It strikes me that as an academic author I often say to myself: wouldn’t it be easier just to stuff my ideas on this blog and give up on submitting articles to publication in books and journals? Let’s face it, academic publishing can take many months, and usually years to get published. It involves a complex and often seemingly unfair process of peer-review and all manner of academic idiosyncrasies, incompetencies and tedious conventions. It breeds insecurity and a sense of paranoia and self-hate. It also feels like exploitation with publishers taking the profits.
Unexpected and unfair hiccups abound, including editors going crazy on me and threatening legal proceedings or publishers suddenly informing you that my book has been accepted for publication but they didn’t tell me about the publication costs or open access fee they failed to mention before.
If it isn’t crap like that, more commonly it is peer-reviewers claiming that my argument is incomplete without tangential reference to Norse sagas or it needs mindless statistical analyses on samples too small to bear them. Peer-reviewers routinely demand that I need to go away and find something/anything that Michael Shanks has said about beer cans or Greek urns, Chris Tilley has said about old rocks covered in plastic sheets, Tim Ingold has said about reindeer sweaters or indeed any dead French philosopher or American feminist writer has said whilst smoking in the 70s, and shoehorn a connection into my paper in order for publication to be guaranteed.
Oh, the immediate gratification of publication online! I get to avoid all this insufferable tedium. The sinful pleasure of open access and self-control is so appealing it is a struggle to keep the faith in academic publishing! In contrast to the glacially slow and often seemingly stalled process of waiting for books and journal articles to reach the light of day and then sit behind online pay-walls or in expensive tomes read by few, I can simply pour ideas into WordPress!
I do confess, this blog is itself a coping strategy for the teeth-gnashing frustrations and maddening complexities of academic publishing. It allows me to occasionally bypass the standard process and post ideas and projects, comments on material cultures, sites, monuments and landscapes, without having to deal with editors and publishers.
However, I do see the other side! Being an editor of multiple books projects, editing multiple special themed issues of academic journals, serving on the editorial board of an academic journal, but most of all in serving as Honorary Editor for the Archaeological Journal, I have become a humbler and sadder individual, realising how often in the past I have treated others with disdain as editors and how little I understood about what goes on behind the scenes in the complex editorial process.
Most authors are courteous and kind to me as editor, but sometimes I get shown horrific behaviours by authors. We all do it! As academic authors, we often act like idiots to editors on a regular basis, indignantly responding to peer-review and editorial interventions like impatient toddlers. Authors shouldn’t agree to all demands, they should debate and dispute with peer-reviewers and editors as appropriate. Still, many display a flagrant lack of comprehension of the process and its significance.

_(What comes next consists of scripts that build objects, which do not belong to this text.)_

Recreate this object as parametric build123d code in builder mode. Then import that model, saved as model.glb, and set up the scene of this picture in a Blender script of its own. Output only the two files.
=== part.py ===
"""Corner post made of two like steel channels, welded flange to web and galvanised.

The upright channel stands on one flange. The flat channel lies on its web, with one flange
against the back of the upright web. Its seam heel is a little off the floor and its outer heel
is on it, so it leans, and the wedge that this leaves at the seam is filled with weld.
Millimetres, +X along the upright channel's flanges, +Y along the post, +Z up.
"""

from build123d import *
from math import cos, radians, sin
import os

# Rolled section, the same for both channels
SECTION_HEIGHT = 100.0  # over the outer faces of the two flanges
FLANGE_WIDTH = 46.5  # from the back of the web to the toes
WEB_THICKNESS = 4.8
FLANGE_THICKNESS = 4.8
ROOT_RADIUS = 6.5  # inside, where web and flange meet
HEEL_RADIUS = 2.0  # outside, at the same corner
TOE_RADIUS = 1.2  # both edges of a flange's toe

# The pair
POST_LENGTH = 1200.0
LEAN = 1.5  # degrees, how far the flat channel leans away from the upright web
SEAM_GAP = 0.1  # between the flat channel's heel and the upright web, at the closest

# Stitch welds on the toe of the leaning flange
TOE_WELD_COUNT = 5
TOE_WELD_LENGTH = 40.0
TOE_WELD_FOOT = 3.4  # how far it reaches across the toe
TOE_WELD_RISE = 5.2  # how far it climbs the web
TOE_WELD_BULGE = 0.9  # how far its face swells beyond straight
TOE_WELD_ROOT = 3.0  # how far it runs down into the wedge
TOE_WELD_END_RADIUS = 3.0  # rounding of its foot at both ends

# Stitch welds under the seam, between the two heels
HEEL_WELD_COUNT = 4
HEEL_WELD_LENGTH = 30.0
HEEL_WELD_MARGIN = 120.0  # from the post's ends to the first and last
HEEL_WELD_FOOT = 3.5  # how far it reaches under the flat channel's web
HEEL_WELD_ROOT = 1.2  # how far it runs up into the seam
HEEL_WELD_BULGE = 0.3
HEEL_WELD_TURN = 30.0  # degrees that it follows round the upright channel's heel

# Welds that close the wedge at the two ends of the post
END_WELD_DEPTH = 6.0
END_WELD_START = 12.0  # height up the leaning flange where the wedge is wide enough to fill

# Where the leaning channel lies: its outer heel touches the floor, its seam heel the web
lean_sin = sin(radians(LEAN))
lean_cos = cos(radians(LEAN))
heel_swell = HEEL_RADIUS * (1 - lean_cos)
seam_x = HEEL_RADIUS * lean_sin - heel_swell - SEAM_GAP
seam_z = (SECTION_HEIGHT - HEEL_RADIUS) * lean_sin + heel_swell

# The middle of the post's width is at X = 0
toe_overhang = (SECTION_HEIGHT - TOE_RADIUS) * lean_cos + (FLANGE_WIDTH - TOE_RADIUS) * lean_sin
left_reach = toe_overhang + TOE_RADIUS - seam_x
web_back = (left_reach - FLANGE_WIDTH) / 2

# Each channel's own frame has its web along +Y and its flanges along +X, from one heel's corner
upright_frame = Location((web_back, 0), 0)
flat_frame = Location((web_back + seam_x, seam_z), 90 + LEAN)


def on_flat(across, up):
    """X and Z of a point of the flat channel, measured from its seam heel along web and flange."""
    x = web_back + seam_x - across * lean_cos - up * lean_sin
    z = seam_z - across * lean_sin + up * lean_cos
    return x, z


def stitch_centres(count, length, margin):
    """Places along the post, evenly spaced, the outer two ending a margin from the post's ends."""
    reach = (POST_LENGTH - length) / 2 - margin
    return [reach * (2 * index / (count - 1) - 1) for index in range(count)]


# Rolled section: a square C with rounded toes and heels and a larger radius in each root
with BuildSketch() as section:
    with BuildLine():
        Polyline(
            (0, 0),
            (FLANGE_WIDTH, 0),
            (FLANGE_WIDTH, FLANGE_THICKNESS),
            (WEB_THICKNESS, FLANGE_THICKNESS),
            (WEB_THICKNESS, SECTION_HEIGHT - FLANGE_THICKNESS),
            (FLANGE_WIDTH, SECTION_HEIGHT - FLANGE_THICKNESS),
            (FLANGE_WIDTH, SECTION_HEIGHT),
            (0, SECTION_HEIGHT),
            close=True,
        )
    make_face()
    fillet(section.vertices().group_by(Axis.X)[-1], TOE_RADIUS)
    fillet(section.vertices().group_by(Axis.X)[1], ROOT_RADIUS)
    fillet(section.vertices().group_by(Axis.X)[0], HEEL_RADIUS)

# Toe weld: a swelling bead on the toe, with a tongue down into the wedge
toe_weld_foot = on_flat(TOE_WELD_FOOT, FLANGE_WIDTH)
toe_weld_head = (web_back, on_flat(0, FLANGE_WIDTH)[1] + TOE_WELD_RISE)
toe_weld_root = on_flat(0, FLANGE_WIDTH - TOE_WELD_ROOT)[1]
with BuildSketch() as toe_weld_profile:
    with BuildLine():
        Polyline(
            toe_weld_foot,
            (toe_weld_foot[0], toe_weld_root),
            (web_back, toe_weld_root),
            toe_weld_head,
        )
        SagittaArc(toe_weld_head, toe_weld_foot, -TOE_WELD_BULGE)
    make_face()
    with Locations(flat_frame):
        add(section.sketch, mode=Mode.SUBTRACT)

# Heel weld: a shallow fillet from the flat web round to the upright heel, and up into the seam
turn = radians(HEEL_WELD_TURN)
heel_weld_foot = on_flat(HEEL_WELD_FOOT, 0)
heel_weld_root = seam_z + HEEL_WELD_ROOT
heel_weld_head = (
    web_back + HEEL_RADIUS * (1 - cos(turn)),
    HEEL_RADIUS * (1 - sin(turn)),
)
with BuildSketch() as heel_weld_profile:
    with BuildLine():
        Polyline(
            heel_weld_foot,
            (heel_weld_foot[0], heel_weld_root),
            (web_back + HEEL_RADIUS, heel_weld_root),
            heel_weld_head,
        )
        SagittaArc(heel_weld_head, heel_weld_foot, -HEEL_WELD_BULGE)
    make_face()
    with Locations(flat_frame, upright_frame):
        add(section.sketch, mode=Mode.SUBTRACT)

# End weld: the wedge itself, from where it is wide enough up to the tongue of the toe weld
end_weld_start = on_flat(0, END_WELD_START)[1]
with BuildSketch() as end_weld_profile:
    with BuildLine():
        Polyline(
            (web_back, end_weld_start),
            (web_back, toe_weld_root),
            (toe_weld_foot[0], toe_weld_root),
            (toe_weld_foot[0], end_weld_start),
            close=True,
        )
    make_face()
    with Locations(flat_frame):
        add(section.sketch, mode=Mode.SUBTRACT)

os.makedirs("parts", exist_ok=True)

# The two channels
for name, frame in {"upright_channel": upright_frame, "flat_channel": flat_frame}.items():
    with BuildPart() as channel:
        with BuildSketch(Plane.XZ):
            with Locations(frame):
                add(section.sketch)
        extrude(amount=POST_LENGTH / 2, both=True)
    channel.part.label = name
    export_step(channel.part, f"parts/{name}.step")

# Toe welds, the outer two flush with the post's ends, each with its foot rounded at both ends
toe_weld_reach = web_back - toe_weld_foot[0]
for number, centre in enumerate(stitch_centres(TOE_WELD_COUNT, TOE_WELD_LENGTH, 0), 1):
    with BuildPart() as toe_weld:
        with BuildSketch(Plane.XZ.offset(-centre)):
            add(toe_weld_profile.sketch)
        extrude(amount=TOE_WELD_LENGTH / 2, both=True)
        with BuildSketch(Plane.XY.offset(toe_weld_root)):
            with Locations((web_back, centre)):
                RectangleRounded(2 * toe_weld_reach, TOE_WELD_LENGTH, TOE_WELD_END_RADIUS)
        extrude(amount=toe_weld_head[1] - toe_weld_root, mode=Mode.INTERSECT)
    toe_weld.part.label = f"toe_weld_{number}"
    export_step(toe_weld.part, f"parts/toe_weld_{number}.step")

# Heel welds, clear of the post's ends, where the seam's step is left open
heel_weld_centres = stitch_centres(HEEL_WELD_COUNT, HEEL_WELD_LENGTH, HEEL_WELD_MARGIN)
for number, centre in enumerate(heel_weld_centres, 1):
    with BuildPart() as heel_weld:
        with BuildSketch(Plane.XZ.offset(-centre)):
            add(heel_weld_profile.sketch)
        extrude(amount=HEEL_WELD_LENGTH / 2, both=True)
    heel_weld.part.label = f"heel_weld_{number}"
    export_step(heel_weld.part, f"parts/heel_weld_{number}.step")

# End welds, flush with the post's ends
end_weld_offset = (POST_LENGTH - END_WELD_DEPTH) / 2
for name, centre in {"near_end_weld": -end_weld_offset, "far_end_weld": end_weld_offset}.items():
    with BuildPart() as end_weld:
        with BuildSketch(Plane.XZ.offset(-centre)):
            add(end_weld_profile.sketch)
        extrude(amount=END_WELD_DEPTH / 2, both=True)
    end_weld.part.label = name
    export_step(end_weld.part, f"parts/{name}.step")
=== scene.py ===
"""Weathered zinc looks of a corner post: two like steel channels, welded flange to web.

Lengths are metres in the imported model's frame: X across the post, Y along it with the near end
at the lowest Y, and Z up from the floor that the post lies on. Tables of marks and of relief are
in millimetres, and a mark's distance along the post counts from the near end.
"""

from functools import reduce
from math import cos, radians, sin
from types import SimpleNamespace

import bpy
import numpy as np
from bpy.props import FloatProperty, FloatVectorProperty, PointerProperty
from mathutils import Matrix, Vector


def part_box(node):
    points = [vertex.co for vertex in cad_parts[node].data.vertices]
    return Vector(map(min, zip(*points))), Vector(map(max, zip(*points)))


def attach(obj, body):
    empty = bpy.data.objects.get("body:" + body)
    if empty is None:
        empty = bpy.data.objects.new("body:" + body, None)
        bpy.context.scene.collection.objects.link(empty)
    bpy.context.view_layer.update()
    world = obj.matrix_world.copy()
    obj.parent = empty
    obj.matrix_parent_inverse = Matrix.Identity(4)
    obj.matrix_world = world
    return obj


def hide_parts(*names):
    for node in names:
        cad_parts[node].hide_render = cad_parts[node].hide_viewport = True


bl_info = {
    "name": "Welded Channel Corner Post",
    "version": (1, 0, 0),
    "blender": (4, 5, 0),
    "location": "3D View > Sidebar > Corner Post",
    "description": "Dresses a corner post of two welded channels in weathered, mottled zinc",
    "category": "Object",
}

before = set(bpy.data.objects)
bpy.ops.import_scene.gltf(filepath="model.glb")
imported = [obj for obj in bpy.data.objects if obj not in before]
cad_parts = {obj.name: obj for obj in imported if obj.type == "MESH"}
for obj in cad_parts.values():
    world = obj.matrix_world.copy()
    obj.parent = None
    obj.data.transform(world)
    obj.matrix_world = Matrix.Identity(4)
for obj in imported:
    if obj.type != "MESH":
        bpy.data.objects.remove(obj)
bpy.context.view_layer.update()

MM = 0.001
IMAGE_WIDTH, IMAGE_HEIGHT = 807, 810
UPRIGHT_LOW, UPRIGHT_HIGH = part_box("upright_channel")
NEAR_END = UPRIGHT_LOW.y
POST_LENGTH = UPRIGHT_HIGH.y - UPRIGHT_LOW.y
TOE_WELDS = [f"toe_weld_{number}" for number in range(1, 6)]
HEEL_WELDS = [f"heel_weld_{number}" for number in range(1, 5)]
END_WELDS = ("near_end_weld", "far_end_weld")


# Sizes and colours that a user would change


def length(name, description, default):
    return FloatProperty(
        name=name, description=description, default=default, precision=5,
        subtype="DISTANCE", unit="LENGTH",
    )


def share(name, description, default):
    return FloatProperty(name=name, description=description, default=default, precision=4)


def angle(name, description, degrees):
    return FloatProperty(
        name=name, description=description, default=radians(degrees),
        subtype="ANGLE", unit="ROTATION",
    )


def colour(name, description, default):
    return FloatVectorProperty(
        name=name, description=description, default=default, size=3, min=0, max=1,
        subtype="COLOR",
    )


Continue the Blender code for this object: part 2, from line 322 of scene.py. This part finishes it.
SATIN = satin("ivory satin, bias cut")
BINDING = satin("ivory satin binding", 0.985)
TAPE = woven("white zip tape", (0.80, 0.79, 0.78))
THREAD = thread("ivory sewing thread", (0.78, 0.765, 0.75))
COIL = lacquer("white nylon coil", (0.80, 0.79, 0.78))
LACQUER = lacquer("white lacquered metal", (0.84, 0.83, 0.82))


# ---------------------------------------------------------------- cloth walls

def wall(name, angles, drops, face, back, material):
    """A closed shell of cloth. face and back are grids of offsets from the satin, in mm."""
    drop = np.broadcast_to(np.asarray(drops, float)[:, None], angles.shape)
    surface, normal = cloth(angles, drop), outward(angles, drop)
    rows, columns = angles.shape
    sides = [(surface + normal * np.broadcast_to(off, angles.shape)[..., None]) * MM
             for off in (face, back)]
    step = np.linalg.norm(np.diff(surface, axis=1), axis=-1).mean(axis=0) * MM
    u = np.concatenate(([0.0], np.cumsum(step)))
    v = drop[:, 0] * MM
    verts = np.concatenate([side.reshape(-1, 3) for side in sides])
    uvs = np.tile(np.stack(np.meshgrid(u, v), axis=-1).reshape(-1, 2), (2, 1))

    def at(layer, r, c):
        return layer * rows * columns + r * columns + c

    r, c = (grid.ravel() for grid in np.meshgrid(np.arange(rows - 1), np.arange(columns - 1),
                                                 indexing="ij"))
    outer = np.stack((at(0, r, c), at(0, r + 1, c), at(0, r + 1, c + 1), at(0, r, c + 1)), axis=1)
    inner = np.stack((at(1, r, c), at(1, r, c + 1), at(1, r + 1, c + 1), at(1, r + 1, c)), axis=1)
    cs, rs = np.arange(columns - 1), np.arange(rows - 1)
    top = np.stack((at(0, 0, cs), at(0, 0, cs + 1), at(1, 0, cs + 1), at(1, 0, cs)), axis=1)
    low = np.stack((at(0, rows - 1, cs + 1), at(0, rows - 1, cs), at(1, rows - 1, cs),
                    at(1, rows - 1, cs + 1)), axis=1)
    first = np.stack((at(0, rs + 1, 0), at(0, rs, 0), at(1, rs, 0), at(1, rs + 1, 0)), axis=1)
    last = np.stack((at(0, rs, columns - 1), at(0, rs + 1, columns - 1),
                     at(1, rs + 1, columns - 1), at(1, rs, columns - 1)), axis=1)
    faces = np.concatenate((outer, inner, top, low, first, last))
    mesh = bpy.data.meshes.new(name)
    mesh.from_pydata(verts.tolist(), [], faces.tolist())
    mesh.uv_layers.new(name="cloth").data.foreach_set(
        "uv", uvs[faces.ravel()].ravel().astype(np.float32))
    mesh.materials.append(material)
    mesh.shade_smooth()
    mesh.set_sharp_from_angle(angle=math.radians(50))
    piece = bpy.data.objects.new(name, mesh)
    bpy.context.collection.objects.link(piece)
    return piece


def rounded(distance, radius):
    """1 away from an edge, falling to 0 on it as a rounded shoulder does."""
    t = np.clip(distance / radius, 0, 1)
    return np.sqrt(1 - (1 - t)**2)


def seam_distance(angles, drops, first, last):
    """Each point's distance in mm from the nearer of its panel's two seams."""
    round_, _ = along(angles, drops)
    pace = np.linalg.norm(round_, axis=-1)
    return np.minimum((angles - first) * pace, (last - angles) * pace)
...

When I think about the worst culprits, or those with the most radical solutions to streamlining or altering the process of academic publishing, I usually realise they haven’t actually much experience of being an academic editor and, even if they have many publications to their name, often are clueless regarding how the editorial process actually works. Like the parody of food critics, they have no clue what goes on in the kitchen but they are happy to bitch about the raspberry jus being too sharp or the dessert being 90 seconds late for plating up.
In other words, if you haven’t edited a book or journal, or you have forgotten the complexities of editing, it is so easy to fall back into a default position of seeing academic publishing as a slow and tedious process of getting your ideas into the public arena. I have met many experienced academics who I am quite sure have little clue (or have forgotten) how many bloopers are been avoided and how many pitfalls have been averted by colleagues, peer-reviews and editors, and indeed, I sometimes wonder whether some academics are coasting with a sense of entitlement that editors and reviewers will always be there to cover their backsides.
This is why I see blogging and self-publishing as a parallel, not an alternative, strategy of writing in academia. I still believe and value the slow, tedious and frustrating process of academic publishing. This is because, for every curse, there are many blessings, for every annoyance, I have been saved by, supported by, guided by and given valuable opportunities by peer-reviewers and editors – and colleagues with whom I have simply shared working drafts of papers – and it is important not to forget the hard work, often unpaid, that goes into improving work for publication. This is work that defines careful rigorous and collegiate academic publishing and it is simply not going to work out if we only ever spew our half-complete ideas into a blog like this one.